Figure 2.

Evaluation of EMGM using simulated data. (A) On the left is an example of a simulated Gaussian mixture consisting of K = 4 components, each containing 100 localizations, described by a symmetric 2D Gaussian distribution with a SD σ_x = σ_y = 20 nm. The Gaussian centers are placed in a square grid with spacing d_x,y = 100 nm. On the right is the EMGM result. The red dots symbolize the localizations.

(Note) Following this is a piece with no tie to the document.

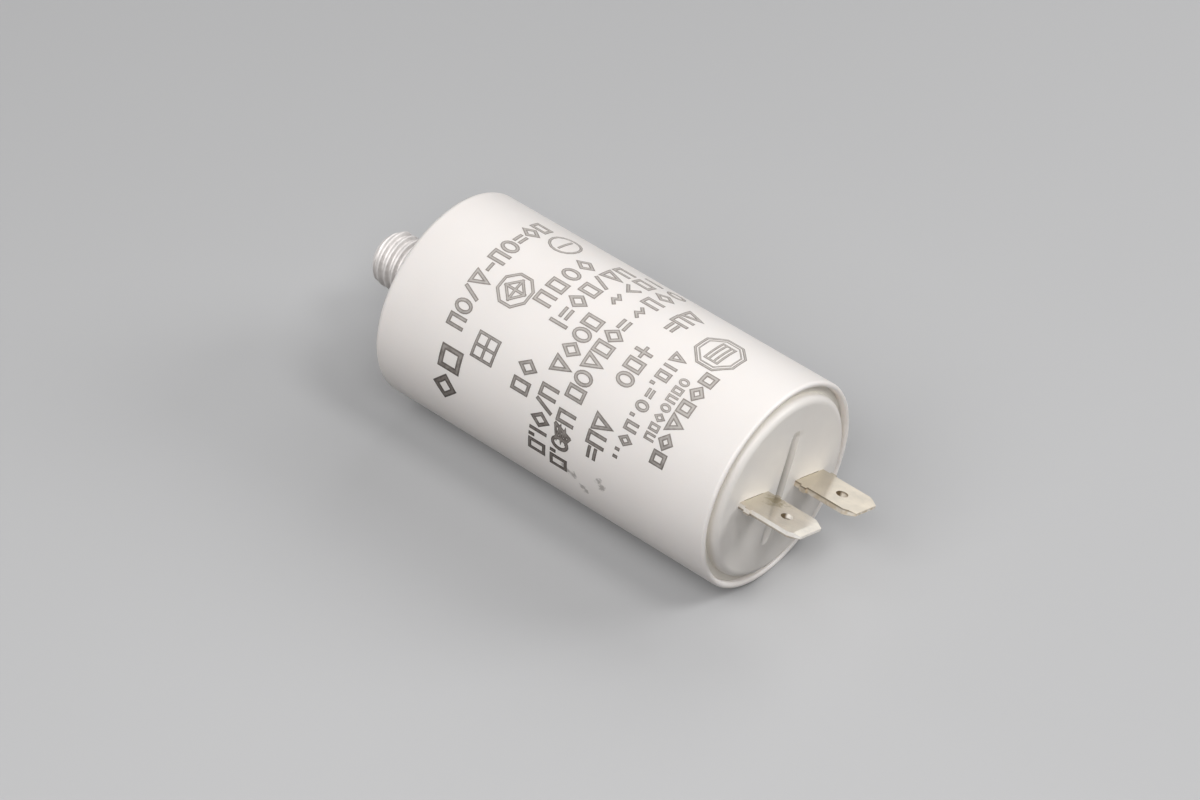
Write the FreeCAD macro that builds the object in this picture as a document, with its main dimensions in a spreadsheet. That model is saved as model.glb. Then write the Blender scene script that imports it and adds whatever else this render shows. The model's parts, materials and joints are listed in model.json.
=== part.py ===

The blue dots symbolize the center positions and the blue ellipses symbolize the 2σ error ellipses of the components. (B) On the right, the average number of mixture components correctly identified by EMGM as a function of the simulated K. On the left is an example EMGM result for K = 16. (C) On the right is the average SD σ_x,y of the mixture components calculated by EMGM as a function of the simulated localization background density bg. On the left is an example EMGM result for bg = 40,000 #/μm². (D) On the right is the average σ_x,y calculated by EMGM as a function of the simulated localization uncertainty s. On the left is an example EMGM result for s = 30 nm. (E) On the right is the average eccentricity σ_x/σ_y of the mixture components calculated by EMGM as a function of the simulated σ_x/σ_y. On the left is an example EMGM result for σ_x/σ_y = 0.2. (F) On the right is the average number of mixture components correctly identified by EMGM as a function of the simulated spacing d_x,y. On the left is an example EMGM result for d_x,y = 60 nm. The simulated Gaussian mixtures in (C–F) consist of K = 4 components, similar to (A). The dashed lines in (B–F) represent the ground truth, and the shaded areas represent the SD (n = 100).